Sep 15, 2005 19:28
i feel estranged.
i miss things. i feel like i haven't been the greatest friend to anyone lately. i'm so fucking busy with stuff and i don't even know why i'm doing it sometimes, but i still can't bring myself to stop. i've already had to give up volleyball, which was one of the best things about school. every spare moment i have, i spend it with mi amor because he brings me sanity. i'm sick, too. cough, sneeze and sniffle. i hate being sick, it congests my entire body. it takes over me.

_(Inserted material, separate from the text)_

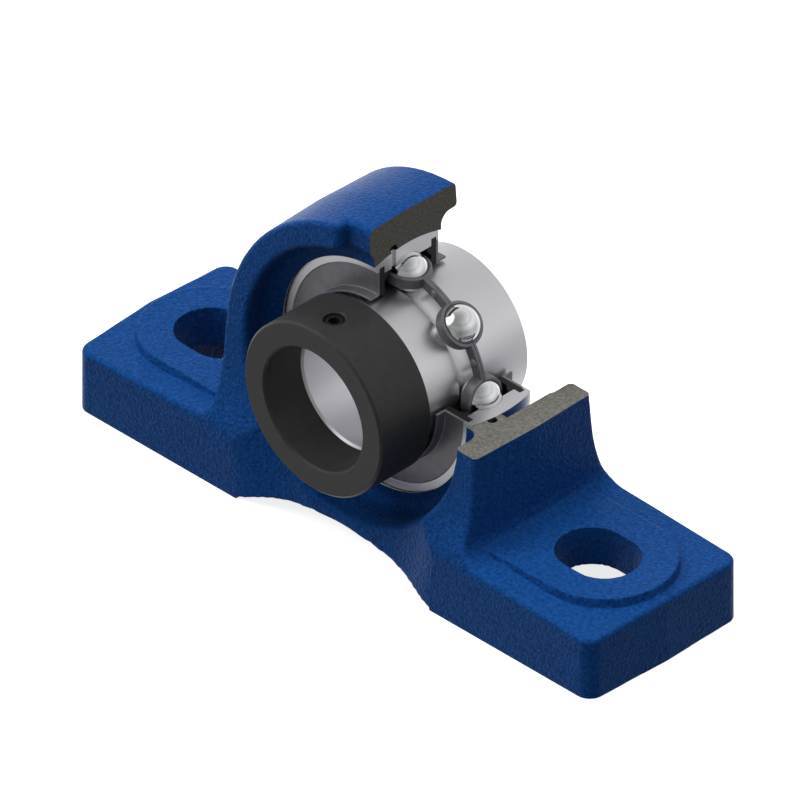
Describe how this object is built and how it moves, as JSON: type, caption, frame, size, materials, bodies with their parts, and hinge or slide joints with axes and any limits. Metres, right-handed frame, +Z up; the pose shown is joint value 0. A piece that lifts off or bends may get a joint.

we're living in such a terribly fast-paced world. and while i love the feeling of the adrenaline rush, we take for granted the idea of tomorrow and later. it's funny because something so little could happen in such an instant that could blow the roof off your life and you wouldn't even have time to take a breath. does that make sense? i just want to slow down.
i had such a yearning yesterday for the pacific ocean waves of hawai'i. the clear blue sea with its calming breath. the sounds of poetry as it whispers by you inbetween the lines of sunsets and sunrises. it's weird, halfway through that vacation, i was itching to get home. itching for normalcy. when i got back, it felt like i hadn't even gone. and now it's just smoke of a memory trudging down the long line of the journey that is my life. i never even got a chance to appreciate it.
note to self: appreciate things more often.